Coin lockers with different mange depicted.
Unfortunately, the city of Ishinomaki was badly hit by the 2011 earthquake and tsunami. Although the museum's building was still standing, it had been severely damaged by the tsunami and a lot of its collection was destroyed. Inside, you can see photographs of what it looked like after the tsunami hit. Luckily, the museum was re-opened in the following years.

Tuesday 5 August 2014

#83 - Mount Kōya

South of Osaka lies Wakayama Prefecture, and there in an 800 metre high valley in the mountains lies the centre of Shingon Buddhism. The founder of this sect is one of Japan's most significant religious figures. Kukai (空海), also known as Kobo-Daishi after his death (弘法大師, The Grand Master Who Propogated the Buddhist Teaching) settled in Mount Koya in 819, and began to develop a monastery. Legend has it that, while studying in China, he threw his sankosho (a tool used in Buddhist ceremonies) towards Japan. Later, he found the tool stuck the branches of a pine tree on Mount Koya, and that's why he started to build his monastery there. The pine tree is still growing in the complex!

Today, the monastery has developed into the town of Koya (高野).  For visitors, there are about 120 temples and shrines to visit, as well as memorials and other structures. There is plenty to keep you busy for a day, but many people stay overnight. Around 50 temples offer lodging (called shukubo), so you can experience the simple, traditional lifestyle of Buddhist monks!

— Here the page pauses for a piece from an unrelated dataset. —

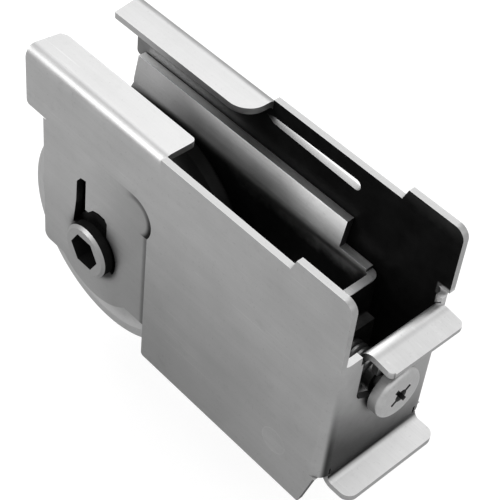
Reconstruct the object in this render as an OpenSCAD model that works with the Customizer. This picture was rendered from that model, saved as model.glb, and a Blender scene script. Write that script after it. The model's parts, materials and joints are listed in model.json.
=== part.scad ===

And, Mount Koya is one of the best places to do it.

Okunoin 奥の院

The bridge towards Kobo-Daishi's mausoleum. 
Surrounded in forest trees, Okunoin is the site of Kobo-Daishi's mausoleum. It is believed that he didn't actually die, but instead he rests in eternal meditation awaiting the Buddha of the Future. Many people come to this site to pray at this popular pilgrimage spot. You can feel that it is a sacred site. There is a small bridge to cross, and you should bow to pay respects to Kobo-Daishi before crossing. Photography, food and drink are all forbidden past this point.

Between the trees.
Many people, such as prominent monks and feudal lords, wished to be close to Kobo-Daishi in death, and so they had tombstones erected here. This is Japan's largest cemetery, with over 200,000 tombstones. It is about 2 kilometres in length to walk the main path here.

Part of the pathway.
There are a lot of tall forest trees scattered throughout the area, and it makes the walk very atmospheric. You can definitely feel something spiritual here! Many guidebooks recommend walking through Okunoin at night, as it provides a very different experience than during the day. In the dark, it really feels like another world!

Kongobu-ji Temple 金剛峯寺

Kongobu-ji front.
Originally constructed in 1593 by Toyotomi Hideyoshi (豊臣秀吉) in dedication of his mother, Kongobu-ji has now become the head temple of Shingon Buddhism. You can enter this building and see the rooms, including beautifully gilded sliding doors, audience rooms and kitchen.

A prominent feature of this temple is its rock garden. Called Banryutei (蟠龍庭), it is the largest rock garden in Japan (2340 square metres). The large granite stones were brought from Shikoku, the island where Kukai was born, and the arrangement is said to represent two dragons emerging from a sea of clouds to protect the temple.
The rock garden, Banryutei.

Pilgrimage Trails

Daimon Gate. 
Due to the vast number of temples and its historical and religious importance, there are a number of popular pilgrimage trails which connect Mount Koya to the outside world. Many people now use the cable car, but you could also hike the trails across the mountains using a more traditional approach. It is also the start and end point of the Shikoku 88 Temple Pilgrimage.
With Koya-kun, a mascot character.


Whether you want to hike to Koya, or just walk around it, there are plenty of smaller temples to see. You may even see the mascot, Koya-kun, like we did! Actually, you can sometimes find a picture of Koya-kun at some sites. Why? Standing behind him gives a good angle for photographs!

Candle Festival: ろうそく祭り

A path with candles.
I went to Mount Koya during Obon, a Buddhist event for commemorating your ancestors. Traditionally, lanterns are hung in front of houses, graves are visited and Obon dances are performed! It is a very important event for most people in Japan.

At Mount Koya, they hold a candle festival. The paths in Okunoin are lined with polystyrene and foil. This is so you can place lit candles into them. These run all along the entire trail of the forest, which is quite impressive! You can buy candles from stalls, so we didn't need to have our own luckily! 

Me lighting and placing a candle.
Walking through the forest and cemetery along a path of light was a very interesting experience. Hundreds of people were there to enjoy the festival. There was something spooky and spiritual about the event. 

At one part, there were some unlit steps. As we passed, a small girl in a white kimono silently appeared from the darkness. A Japanese woman saw this and almost screamed from fright and it looked like she was about to have a heart attack! Little girls in white dresses are an image of a ghost in some folklore, so that's why it freaked her out so much! 

Overall Impressions

I really enjoyed visiting Mount Koya. It was a place with a lot of nature, and it is really relaxing to walk around the small town and visit the temples and buildings. It was by total accident that the Candle Festival was happening. I didn't know about it before going! However, I will always remember that experience as unique. I would love to visit Mount Koya again, perhaps to stay overnight at temple lodgings! I didn't have a chance to do it before, because I only went there for one day. Perhaps in the future!